Газали выдвигает против этого доказательства двоякое возражение. Во-первых, говорит он, философов можно спросить, на каком основании они оспаривают мнение тех, кто убежден в сотворенности мира некоей извечной волей, которая решила, чтобы мир возник именно тогда, когда он возник. Философы, с точки зрения теологов, в данном случае претендуют на то, что они опираются на определенную аксиому, хотя на самом деле ее здесь нет, ибо иначе она пользовалась бы общим признанием. Между тем людей, убежденных в сотворенности мира во времени, бессчетное множество. С другой стороны, философы совершенно незаконно сравнивают вечную волю бога с конечной волей людей, у которых возникновение объекта желания не может отставать от появления самого желания. Во-вторых, философы обязаны признавать творение мира во времени, поскольку они признают наличие в нем причинно-следственных отношений, которые не могут образовать бесконечного регресса.
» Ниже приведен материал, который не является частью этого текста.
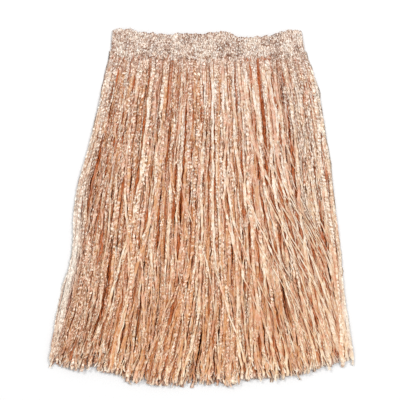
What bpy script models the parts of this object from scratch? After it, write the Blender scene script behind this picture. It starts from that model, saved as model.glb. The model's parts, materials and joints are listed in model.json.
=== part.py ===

Ибн-Рушд, отвергая мимоходом ссылку Газали на общепринятость догмата о сотворенности мира извечной волей, замечает, что условие истинности какого-либо положения не состоит в признании его всеми людьми. Что же касается существа возражений Газали, то первое из них носит чисто софистический характер: поскольку Газали не мог утверждать возможность отставания результата действия от самого акта действователя, наделенного волей, и от его решения действовать, он заявил, что от желания действователя может отставать результат его действия. Но ведь весь вопрос заключается в невозможности отставания результата действия от самого акта действователя. Главный же порок этого рассуждения заключается в том, что о «воле», которую религия приписывает богу, судят по аналогии с волей человека. Во втором возражении Газали игнорируется тот факт, что все имеющее начало во времени проистекает из кругового движения небесных сфер, но не постольку, поскольку это движение постоянно, а поскольку оно всегда обновляется.
Второе доказательство.
Философы утверждают, что под предшествованием бога миру следует подразумевать предшествование в сущности, а не во времени, ибо в противном случае оказалось бы, что до мира и связанного с его движением времени протекло бы время, которое имело бы конец, не имея начала, что невозможно. Если же время, выражающее меру движения, должно быть извечным, то извечность должна быть свойственна и тому, что движется, а именно миру. Наконец, извечность мира вытекает и из несомненной, с точки зрения теологии, истины, согласно которой бог был способен создать мир за бесконечное число лет раньше, чем он это якобы сделал, так как отрицание данной истины было бы равносильно отрицанию всемогущества творца.